Written cleverly, tekkity-tech plot twists can save the day even when you're twisting logic backwards. Tech talk is important, for when you employ it well, the readers of your script actually feel smarter, even if they're not sure they understand what they just read. You know how it works. A clever writer uses an obscure word but in such a way that the word is somewhat defined within the sentence.

A good reason to take care in researching good tech talk is that it appeals to the admittedly masculine sensibilities of readers. Personally I respond less to chick-flick stuff and more to masculine plots, but everyone likes a story that respects the mechanical, factual world, so don't gloss over your technical nouns.

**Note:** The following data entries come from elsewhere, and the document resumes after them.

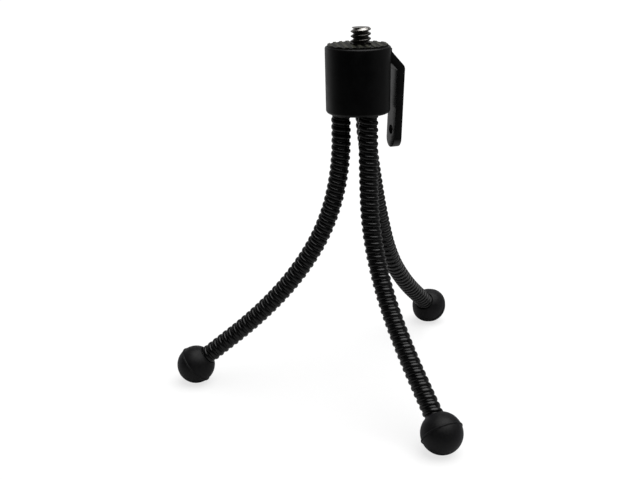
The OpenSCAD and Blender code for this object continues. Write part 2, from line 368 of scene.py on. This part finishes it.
def darken_below(material, low, high, shade_low):
    """Multiplies a material's colour by shade_low under a height, rising to 1 at another."""
    nodes, links = material.node_tree.nodes, material.node_tree.links
    colour_in = nodes["Principled BSDF"].inputs["Base Color"]
    coordinates = nodes.new("ShaderNodeTexCoord")
    split = nodes.new("ShaderNodeSeparateXYZ")
    links.new(coordinates.outputs["Object"], split.inputs["Vector"])
    height = nodes.new("ShaderNodeMapRange")
    height.inputs["From Min"].default_value = low
    height.inputs["From Max"].default_value = high
    height.inputs["To Min"].default_value = shade_low
    links.new(split.outputs["Z"], height.inputs["Value"])
    product = nodes.new("ShaderNodeVectorMath")
    product.operation = "SCALE"
    links.new(colour_in.links[0].from_socket, product.inputs[0])
    links.new(height.outputs["Result"], product.inputs["Scale"])
    links.new(product.outputs["Vector"], colour_in)


def enamelled_wire(name, dark, light, rough, specular):
    """Black-oxide spring wire: semi-gloss, drawn along its length, slightly uneven."""
    material, nodes, links, shader = new_material(name)
    patch = noise(nodes, links, 700, detail=4)
    links.new(ramp(nodes, links, patch, [(0.35, dark), (0.75, light)]), shader.inputs["Base Color"])
    links.new(remap(nodes, links, patch, rough - 0.05, rough + 0.08), shader.inputs["Roughness"])
    shader.inputs["Specular IOR Level"].default_value = specular
    bump(nodes, links, shader, noise(nodes, links, 5200, detail=3), 0.000010, 0.45)
    return material


def turned_steel(name, dark, light, rough):
    """Dull bare steel with fine turning marks round the vertical axis."""
    material, nodes, links, shader = new_material(name)
    shader.inputs["Metallic"].default_value = 1.0
    marks = noise(nodes, links, 900, detail=4, stretch=(0.25, 0.25, 9.0))
    stain = noise(nodes, links, 420, detail=5, roughness=0.6)
    links.new(ramp(nodes, links, stain, [(0.33, dark), (0.68, light)]), shader.inputs["Base Color"])
    links.new(remap(nodes, links, marks, rough - 0.08, rough + 0.12), shader.inputs["Roughness"])
    bump(nodes, links, shader, marks, 0.00002, 0.5)
    return material


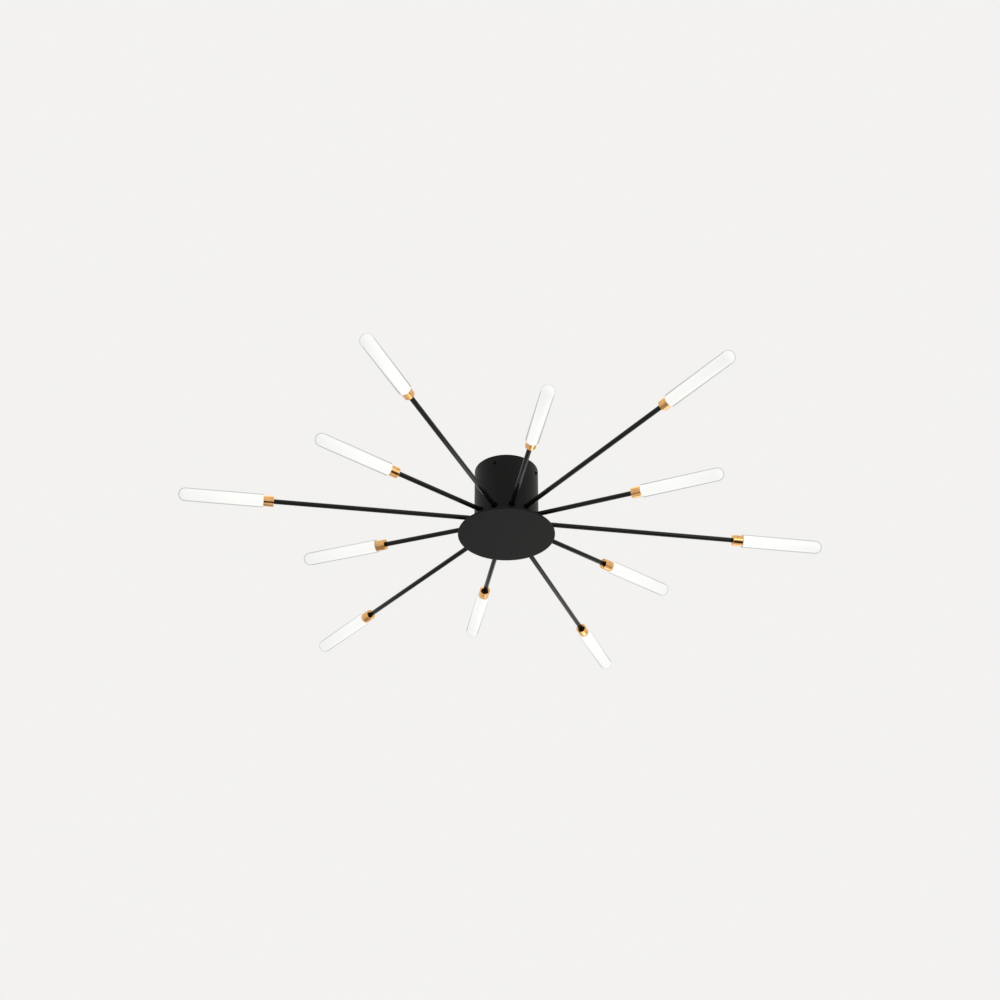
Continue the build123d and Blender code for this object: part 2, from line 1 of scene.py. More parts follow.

You don't always have to strain to employ the ultra-tech employed in true genre, but the point is not to skimp and rely too much on lay terms when perfectly good jargon exists. For good examples, pick up a Bruce Sterling novel. ANY Bruce Sterling novel. Just keep the dictionary nearby, unless you use words like "prehensile" on a regular basis.

Find out the exact terms for the scenes you wish to depict and then find the right synonym. These flourishes can elevate the intelligence in your work, as well as subtly adjust the tone. Don't be afraid to be high-falutin' with your four-dollar words. Be a geek; show off. Screenplays are where you're supposed to let it rip.